Fraud is considered to encompass both above.

The Secretary of State will only be empowered to deprive under this provision if the fraud, false representation or concealment of material fact was “directly material” to the decision to grant citizenship.

Consequences of Deprivation of British citizenship

There are consequences for when citizenships are taken away from people. These would include: 

  • The person would have to relocate to countries they have not often been before
  • Individuals would have to be returned to war-stricken countries
  • Even countries where they have no regard to Human rights  
  • The individuals may be plagued with suspicions by their peers and will not be able to get a job
  • In some cases may even be targets of raids, detention without trials and even assassinations

In citizenship deprivation process the burden of proof is placed on the Respondent and the standard of proof is by operation of law, which indicates that a right or liability has been created for a party, irrespective of the intent of that party, because it is dictated by existing legal principles.

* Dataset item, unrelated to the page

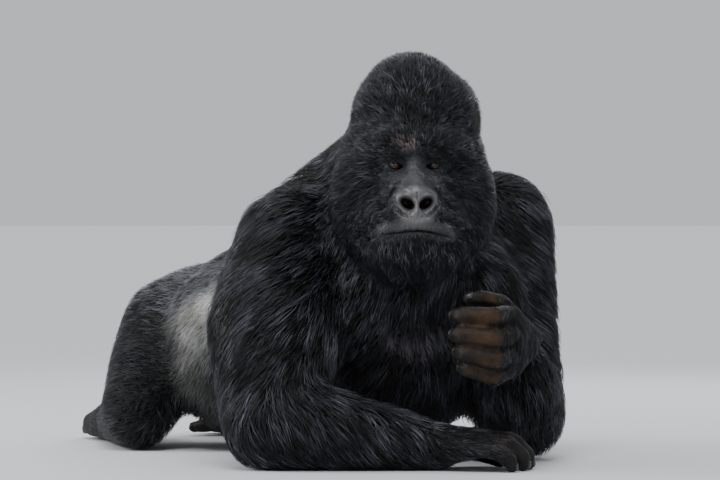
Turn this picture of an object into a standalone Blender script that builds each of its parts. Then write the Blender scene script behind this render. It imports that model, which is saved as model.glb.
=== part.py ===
"""Life-size silverback gorilla at rest: it lies on its elbows with the chest off the floor, kneels
behind, and holds its left hand curled in front of the chest. Metres, +Z up, floor at z = 0.

The trunk runs along Y with the rump at +Y, and the animal's right side is -X. The head and both
forearms are laid out on the gaze axes, which are the trunk's axes turned towards its right.
"""

import math

import bmesh
import bpy
from mathutils import Matrix, Vector

# Driving dimensions, in metres. They are the outline of the coat, not of the skin.
GAP = 0.0003  # between pieces that touch
GAZE_TURN = math.radians(-32)  # the gaze, about Z from the trunk's own axis
HEAD_TURN = math.radians(-30)  # the head stops a little short of the gaze
EYE_LEVEL = 0.540
HEAD_ACROSS = 0.050  # centre of the head on the gaze axes
HEAD_AHEAD = 0.220
EYE_SPACING = 0.068
EYE_RADIUS = 0.0135
EYE_DEPTH = 0.0800  # centre of the eyeball ahead of the head's centre
EAR_ACROSS = {"left": 0.1145, "right": 0.1005}  # the crown leans to the left
EAR_LEAN = math.radians(38)  # the ear's rear edge stands out from the head

CHEST_LEVEL = 0.345
RUMP_BACK = 0.610  # centre of the pelvis behind the shoulders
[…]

How to challenge citizenship deprivation

It is very difficult to challenge these decisions seeing that majority of deprivations occur when a person is aboard. They struggle to get legal representation. 

The person who the Secretary of State has given notice of a decision to make a deprivation order has the right to appeal to the First Tier Tribunal (Immigration & Asylum Chamber) about the Secretary of State’s decision. However, where the decision was made relying on information, in opinion the Secretary of State, not to be disclosed, the right will instead be one of appeal to the Special Immigration Appeals Commission (s.40A(2) of the 1981 Act and s.2B of the Special Immigration Appeals Commission Act 1997). The Secretary of State may decide not to disclose where there are national security issues, where relationships between UK and another country need to be protected, or reasons of public interest. 

The most notable cases of deprivation of citizenship in The Case of Shamima Begum and The Rochdale case.